With that, a group of workers lifted the painting from the floor. Ameringer held a rubber mallet, knocking in wooden pieces at each corner to stretch the canvas just enough so it wouldn’t hang loose. Within minutes, she was done and the painting left for the long weekend.

“It’s been rolled up for a while and never been in this environment,’’ said Ameringer. “I want it to adjust. It’ll either tighten or slacken up.’’

All that led to yesterday’s action, when the canvas was installed in the frame and hung.

Workers moved electric lifts to each side, with one man aloft in each.

Below, other men tugged at the painting, which rested on a blanket to protect the frame, and slowly moved it into place.

It sounded as if a big couch was being hauled up a twisting staircase.

“Watch your feet, Davy!’’

“I think you should be an inch over.’’

“Joe, can you lean it?’’

As they worked, Elliot Bostwick Davis, who chairs the Art of the Americas department, moved nervously around the frame, noting that she could hear the sound of wood being strained.

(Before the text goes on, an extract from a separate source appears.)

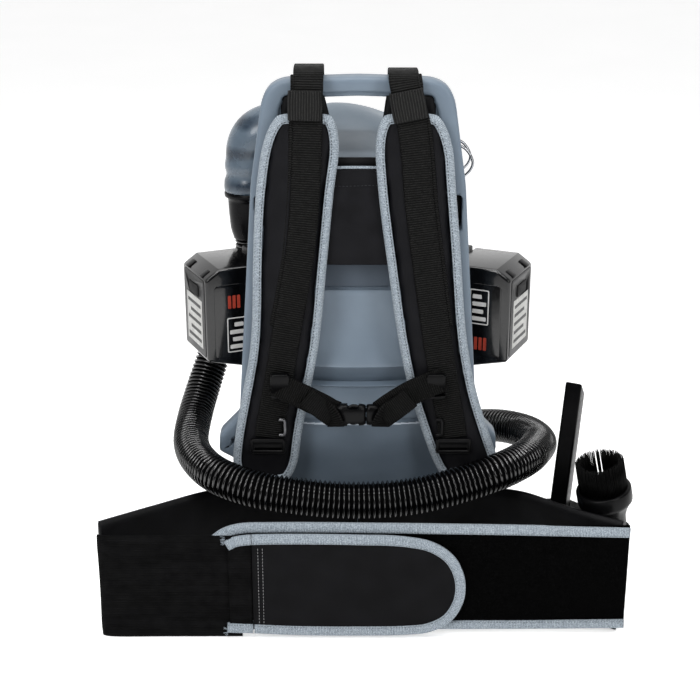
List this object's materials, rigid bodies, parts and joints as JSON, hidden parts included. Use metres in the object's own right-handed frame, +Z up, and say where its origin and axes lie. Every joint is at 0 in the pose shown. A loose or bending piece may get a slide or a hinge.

Rogers walked to the back of the room, taking in the scene as the men attached the work to the wall and moved the lifts out of the way.

Rogers was impressed by the restoration, noting the brightness of the white of Washington’s horse and the clear definition of the other horses in silhouette.

Joe Morgan, a facilities staffer who led the crew, walked behind the director to take in the portrait. He was asked what he liked most about the painting. His positive review didn’t require an art-history degree.

“Nice and even,’’ he said, pleased with his work.